Drei Jahre, ein Tag
Vor wenigen Tagen habe ich einen Spielfilm über die Walz gesehen. Bei diesem alten Handwerksritual, das schon im Mittelalter nachgewiesen ist, gehen junge Gesellinnen und Gesellen nach ihrer Ausbildung auf Wanderschaft. Drei Jahre und einen Tag sind sie unterwegs und ziehen von Ort zu Ort. Dabei gelten erstaunlich klare Regeln: man darf dem Heimatort nicht näher als 50 Kilometer kommen. Fortbewegen darf man sich nur zu Fuss, per Anhalter oder mit öffentlichen Verkehrsmitteln, d.h. kein eigenes Auto, kein Fahrrad und auch keine Flugreisen. Das Tempo wird bewusst verlangsamt, die Richtung nicht vom Navi bestimmt, sondern vom Weg, der sich gerade auftut. Alles, was man braucht, wird in ein kleines Tuchbündel gepackt. Die Wandergesellen tragen während der Walz nur das Nötigste bei sich.
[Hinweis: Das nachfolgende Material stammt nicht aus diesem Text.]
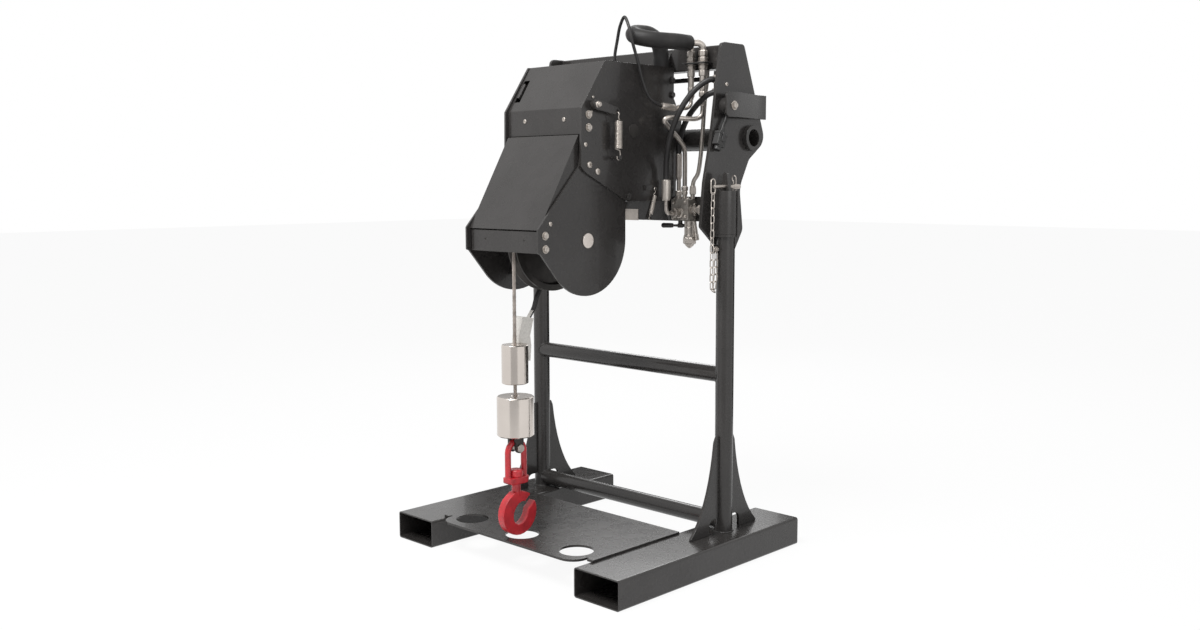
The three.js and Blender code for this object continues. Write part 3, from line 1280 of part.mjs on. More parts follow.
function buildValve() {
  const b = block;
  const rear = lowBeam.front - seatGap;
  const right = blockLeft + b.width;
  const body = brick(blockLeft, right, b.front, rear, b.low, b.low + b.height);
  const fitting = (shares, radius, length, root, axis) => turned(
    shares.map(([a, along]) => [a * radius, along * (length + sink) - sink]), root, axis, smallSides,
  );
  const portRoot = point(blockLeft + b.portInset, b.front, b.portZ);
  const port = fitting(portShares, b.port, b.portLength, portRoot, axisY.clone().negate());
  const sideRoot = point(right, b.sideY, b.sideZ);
  const portRight = fitting(sidePortShares, b.sidePort, b.sideLength, sideRoot, axisX);
  const plugs = [-1, 1].map((step) => {
    const z = b.sideZ + (step * b.plugPitch) / 2;
    return rod(point(right - sink, b.plugY, z), point(right + b.plugOut, b.plugY, z), b.plug, smallSides);
  });
  add('valve_block', join(body, port, portRight, ...plugs), 'zinc');
  const c = cartridge;
  const top = b.low - seatGap;
  const profile = [
    [0, c.tip], [c.hex - c.point, c.hexLow], [c.hex, c.hexLow], [c.hex, c.step], [c.radius, c.step],
    [c.radius, top], [0, top],
  ];
  const x = blockLeft + c.inset;
  const main = turned(profile, point(x, c.y, 0), axisZ, smallSides);
  const sideY = c.y + c.sideBack;
  const second = rod(
    point(x + c.sideOut, sideY, c.step - c.sideDrop), point(x + c.sideOut - c.sideLean, sideY, top), c.side,
    smallSides,
  );
  add('valve_cartridge', join(main, second), 'zinc');
}

function buildDrainHandle() {
  const d = drain;
  const x = blockLeft + d.inset;
  const stub = rod(point(x, d.y, d.top - d.plate), point(x, d.y, block.low - seatGap), d.stub, smallSides);
  const turn = THREE.MathUtils.degToRad(d.turn);
  const outline = filleted([
    [-d.half, d.half, d.corner], [-d.half, -d.half, d.corner], [d.reach, -d.tip, d.tipCorner],
    [d.reach, d.tip, d.tipCorner],
  ], 3)
    .map((p) => p.rotateAround(new THREE.Vector2(0, 0), turn).add(new THREE.Vector2(x, d.y)));
  const arm = flat(outline, d.top - d.plate, d.plate);
  const knob = new THREE.SphereGeometry(d.ball, smallSides, 8)
    .translate(x + d.reach * Math.cos(turn), d.y + d.reach * Math.sin(turn), d.top - d.plate / 2);
  add('drain_handle', join(stub, arm, knob), 'dark');
}

function buildCouplers() {
  const c = coupler;
  const plate = brick(couplerRight - c.width, couplerRight, c.y, c.y + c.plate, c.low, c.low + c.height);
  const bodies = [c.highZ, c.lowZ].map((z) => turned([
    [0, sink], [c.body, sink], [c.body, c.bodyLength], [c.neck, c.bodyLength], [c.neck, c.length],
    [0, c.length],
  ], point(couplerX, c.y, z), axisY, smallSides));
  add('coupler_bracket', join(plate, ...bodies), 'dark');
}

// Clamp bracket with its spacer, and the cable plug that hangs under it
function buildClampBracket() {
  const c = clampBracket;
  const inner = carriage.outer + seatGap;
  const plan = [
    [c.tabX, c.frontY], [c.tabX, c.bendY], [inner + c.sheet, c.footY], [inner + c.sheet, c.rearY],
    [inner, c.rearY], [inner, c.footY - c.bendGain], [c.tabX - c.sheet, c.bendY - c.bendGain],
    [c.tabX - c.sheet, c.frontY],
  ];
  const strip = flat(filleted(plan), c.low, c.high - c.low);
  const silhouette = sideways(filleted([
    [c.frontY, c.low, c.corner], [c.rearY, c.low], [c.rearY, c.high], [c.frontY, c.high, c.corner],
  ]), inner - overrun, 4 * overrun + c.tabX - inner);
  const spacer = rod(
    point(inner, c.spacerY, c.spacerZ), point(c.tabX - sink / 2, c.spacerY, c.spacerZ), c.spacer, midSides,
  );
  add('clamp_bracket', join(common(strip, silhouette), spacer), 'paint');
}

function buildPlug() {
  const p = plug;
  const inner = carriage.outer + seatGap;
  const x = inner + p.depth / 2;
  const body = new THREE.BoxGeometry(p.depth, p.width, p.height);
  const cap = rod(
    point(0, 0, -p.height / 2 - p.capHeight), point(0, 0, sink - p.height / 2), p.cap, smallSides,
  );
  const lean = THREE.MathUtils.degToRad(p.lean);
  const shell = join(body, cap).rotateX(-lean).translate(x, p.y, p.z);
  const c = clampBracket;
  const root = p.rootShare * p.height;
  const top = point(x, p.y + root * Math.sin(lean), p.z + root * Math.cos(lean));
  const cable = tube([
    top, point(x, top.y + 8, top.z + 16), point(x, c.spacerY - 1, c.spacerZ - c.spacer - 16),
    point(x, c.spacerY, c.spacerZ - c.spacer - 8),
    point(x, c.spacerY, c.spacerZ - c.spacer - seatGap),
  ], p.cable, 8, 8);
  add('cable_plug', join(shell, cable), 'rubber');
}

// Lock pins, their spring clips and the chain
function buildLockPins() {
  const p = lockPin;
  const length = p.rear - p.front;
  const collarFrom = length - p.collarLength;
  const profile = [
    [0, 0], [p.radius - p.nose, 0], [p.radius, p.noseLength], [p.radius, collarFrom],
    [p.collarRadius, collarFrom + p.shoulder],
    [p.collarRadius, length], [0, length],
  ];
  const shaft = turned(profile, point(stand.postX, p.front, p.z), axisY, smallSides);
  const holeAt = (y, radius) => rod(
    point(stand.postX, y, p.z - overrun), point(stand.postX, y, p.z + overrun), radius, 8,
  );
  const pin = cut(
    shaft, holeAt(p.rear - p.clipInset, p.clipHole), holeAt(p.front + p.linkInset, p.linkHole),
  );
  addPair('lock_pin', pin, 'zinc');
}

function buildClips() {
  const c = clip;
  const y = lockPin.rear - lockPin.clipInset;
  const points = clipShares.map(([a, b]) => point(stand.postX + a * c.loop, y, lockPin.z + b * c.height));
  const path = new THREE.CatmullRomCurve3(points, false, 'centripetal').getPoints(26);
  addPair('r_clip', sweep(path, c.wire, wireSides), 'zinc');
}

// A stretched ring: half its corners are moved up and half down, which leaves straight sides
function chainLink(bend, straight, wire) {
  const ring = new THREE.TorusGeometry(bend, wire, linkSides, linkSteps).rotateZ(Math.PI / linkSteps);
  const places = ring.attributes.position;
  for (let i = 0; i < places.count; i += 1) {
    places.setY(i, places.getY(i) + straight * Math.sign(places.getY(i)));
  }
  return ring;
}

function chainRoute() {
  const firstY = lockPin.front + lockPin.linkInset - chain.longBend;
  const top = lockPin.z - chain.longStraight - chain.longBend + chain.wire + chain.play;
  const boltY = chainLug.frontY + chainLug.bolt * 2;
  return new THREE.CatmullRomCurve3([
    point(stand.postX, firstY, top), point(stand.postX, firstY - 3, 1150),
    point(stand.postX - 1, firstY - 3, 1000),
    point(stand.postX - 4, firstY + 2, 966), point(stand.postX - 8, firstY + 16, 957),
    point(stand.postX - 11, boltY - 6, 968), point(chainLug.x + 14, boltY - 3, 1000),
    point(chainLug.x + 15, boltY, chainLug.boltZ - chainLug.bolt - 6),
  ]);
}

function buildChain() {
  const c = chain;
  const route = chainRoute();
  const pitch = 2 * (c.bend + c.straight - c.wire) + c.bite;
  const count = Math.floor(route.getLength() / pitch);
  const long = chainLink(c.longBend, c.longStraight, c.longWire)
    .applyMatrix4(new THREE.Matrix4().makeBasis(axisY, axisZ, axisX))
    .translate(stand.postX, lockPin.front + lockPin.linkInset - c.longBend, lockPin.z);
  let whole = solidOf(long);
  for (let i = 0; i < count; i += 1) {
    const along = (i + 0.5) / count;
    const here = route.getPointAt(along);
    const heading = route.getTangentAt(along);
    const side = new THREE.Vector3().crossVectors(heading, i % 2 === 0 ? axisX : axisY);
    if (side.length() < 0.2) side.crossVectors(heading, axisZ);
    side.normalize();
    const third = new THREE.Vector3().crossVectors(side, heading);
    const turn = new THREE.Matrix4().makeBasis(side, heading, third);
    const link = chainLink(c.bend, c.straight, c.wire).applyMatrix4(turn).translate(here.x, here.y, here.z);
    whole = whole.add(solidOf(link));
  }
  add('lock_chain', geometryOf(whole), 'zinc');
}

buildSkids();
buildFloorPlate();
buildPosts();
buildCrossbars();
buildGussets();
buildCarriagePlates();
buildBeams();
buildDrumPlates();
buildHeadPlates();
buildBoxShell();
buildUpperCover();
buildLatch();
buildNoseCover();
buildNoseBand();
buildDrum();
buildSheave();
buildRope();
buildWeights();
buildClevis();
buildBail();
buildHook();
buildLimitLine();
buildLever();
buildSprings();
buildBulkhead();
buildSleeveHose();
buildThinHose();
buildHoseA();
buildHoseB();
buildPipes();
buildValve();
buildDrainHandle();
buildCouplers();
buildClampBracket();
buildPlug();
buildLockPins();
buildClips();
buildChain();

export default winch;
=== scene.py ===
import math

import bpy
from mathutils import Matrix, Vector


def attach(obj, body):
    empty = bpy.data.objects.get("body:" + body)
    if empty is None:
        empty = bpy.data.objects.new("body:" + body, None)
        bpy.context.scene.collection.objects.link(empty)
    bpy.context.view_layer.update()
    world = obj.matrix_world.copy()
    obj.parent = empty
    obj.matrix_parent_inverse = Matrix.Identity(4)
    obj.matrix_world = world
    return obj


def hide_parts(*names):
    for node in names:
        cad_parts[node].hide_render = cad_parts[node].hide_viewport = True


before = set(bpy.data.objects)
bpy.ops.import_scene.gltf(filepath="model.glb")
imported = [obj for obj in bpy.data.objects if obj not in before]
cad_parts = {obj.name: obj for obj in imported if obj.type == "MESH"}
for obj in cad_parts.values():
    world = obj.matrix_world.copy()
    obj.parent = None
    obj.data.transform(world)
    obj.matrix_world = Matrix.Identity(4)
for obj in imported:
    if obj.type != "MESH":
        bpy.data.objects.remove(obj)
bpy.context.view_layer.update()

bl_info = {
    "name": "Hydraulic winch on its stand",
    "version": (1, 0, 0),
    "blender": (4, 5, 0),
    "location": "3D View > Sidebar > Winch",
    "description": "Builds the looks of a telehandler winch over its CAD frame",
    "category": "Object",
}

MM = 0.001
X = Vector((1, 0, 0))
Y = Vector((0, 1, 0))
Z = Vector((0, 0, 1))
FRONT = Vector((0, -1, 0))
DOWN = Vector((0, 0, -1))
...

Nun waren viele von uns wahrscheinlich nicht auf der Walz. Trotzdem ist dieser Brauch so etwas wie ein Bild für das Leben selbst, gleicht es doch oft einer Reise mit überraschenden Stationen. Auch ein Bündel tragen die meisten Menschen mit sich. Ein Bündel aus Erfahrungen, Sorgen, Erwartungen oder Ängsten. Und das eigentliche Leben passiert unterwegs: bei Begegnungen, Herausforderungen, beim Suchen des eigenen Weges, manchmal auch beim Umkehren. Für Paulus ist das menschliche Leben auch mit Unterwegssein und der Suche verbunden. «Denn wir haben hier keine bleibende Stadt, sondern wir suchen die zukünftige.» (Hebräer 13,14)
Dieser Vers erinnert uns daran, dass unsere eigentliche Heimat nicht hier auf Erden und das ganze Leben eine Reise ist. Es ist kein fester Ort, sondern ein Weg, der geprägt ist von Veränderung und der Gewissheit, nicht alles kontrollieren zu können. Die 50-Kilometer-Regel der Walz wird so zum Symbol. Manchmal müssen wir Abstand nehmen, um neu sehen zu lernen und loslassen, um wirklich frei zu sein.